Signs of the Hudson’s industrial past are everywhere. Near where I launched my kayak was this abandoned factory. Judging from what the shore was lined with, I’m guessing this was a brickworks.
In the still air the heat is oppressive, but my ball cap works pretty well as a ladle and every few minutes I scoop another ladle-full of river water over my head to cool off. Even though the tide range here is about three and a half feet, the water has no taste of salt. I clear the Rondout channel and head across the river to Rhinecliff. The Hudson is only a mile or so wide here, and I’m in Rhinecliff in no time. I pull the boat up onto the grass near the municipal boat ramp and walk “into town” which is just over the railroad tracks that hug the shore. There’s not much town here, and I’m underwhelmed.
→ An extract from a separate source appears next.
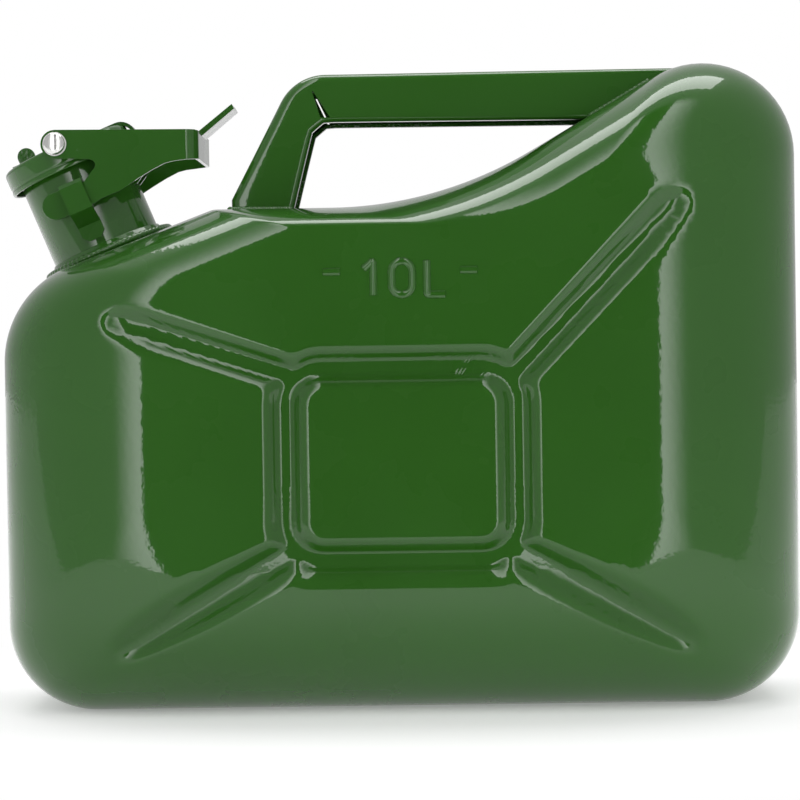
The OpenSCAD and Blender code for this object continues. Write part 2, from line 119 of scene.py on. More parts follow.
def outline(insets, radii, arc_steps=20, side_steps=(72, 44, 26, 20, 22, 36)):
    """Rounded corners with evenly split sides between them; every outline has the same count of points."""
    inner = [inset_corner(i, insets) for i in range(len(corners))]
    arcs = [corner_arc(inner[i - 1], inner[i], inner[(i + 1) % len(inner)], radii[i], arc_steps)
            for i in range(len(inner))]
    points = []
    for i, arc in enumerate(arcs):
        points += arc
        nxt = arcs[(i + 1) % len(arcs)][0]
        points += [arc[-1].lerp(nxt, k / side_steps[i]) for k in range(1, side_steps[i])]
    return points


rim_line = outline([0] * 6, corner_r)
panel_line = outline(panel_inset, panel_r)
print("points around the tank:", len(rim_line))

# %% [markdown]
# ## Helpers for meshes
# Blender keeps a shape as vertices and faces. These helpers turn lists of points into mesh objects,
# lathe a profile round the neck's axis, and take a clean copy of a CAD piece whose shape is already right.

# %% Make mesh helpers
def mesh_object(name, vertices, faces, smooth=True):
    mesh = bpy.data.meshes.new(name)
    mesh.from_pydata([tuple(v) for v in vertices], [], faces)
    mesh.update()
    made = bpy.data.objects.new(name, mesh)
    bpy.context.collection.objects.link(made)
    if smooth:
        mesh.shade_smooth()
    return made


def apply_modifiers(made):
    """Turns the object, with its modifiers, into a plain mesh."""
    graph = bpy.context.evaluated_depsgraph_get()
    plain = bpy.data.meshes.new_from_object(made.evaluated_get(graph))
    made.modifiers.clear()
    if made.type == "MESH":
        made.data = plain
        return made
    swapped = bpy.data.objects.new(made.name + "_mesh", plain)
    bpy.context.collection.objects.link(swapped)
    bpy.data.objects.remove(made)
    return swapped


def sharpen(made, degrees=35):
    """Smooth shading, with a crease wherever two faces meet at more than the angle."""
    made.data.shade_smooth()
    made.data.set_sharp_from_angle(angle=math.radians(degrees))


def place(made, matrix):
    made.data.transform(matrix)
    made.data.update()
    return made


def face_outwards(made, merge_distance=None):
    """Turns every face outwards, after merging vertices that lie closer together than the distance."""
    work = bmesh.new()
    work.from_mesh(made.data)
    if merge_distance:
        bmesh.ops.remove_doubles(work, verts=work.verts, dist=merge_distance)
    bmesh.ops.recalc_face_normals(work, faces=work.faces)
    work.to_mesh(made.data)
    work.free()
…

But all I really need — desperately — is some water. I spot a guy watering the hanging flower pots on the porch of the The Rhinecliff Inn and ask if he can water me as well (well, my water bottle, not me). He kindly obliges.
Kingston is practically in the shadow of the high Catskills, and the views from kayak-level on the river are stunning.
I’m back at my launch point on the Kingston side by 4 pm. I indulge in a swim off the beach to cool off, then I load the boat on the roof, change into dry clothes and I’m on my way back home. The day turned out pretty sweet after all!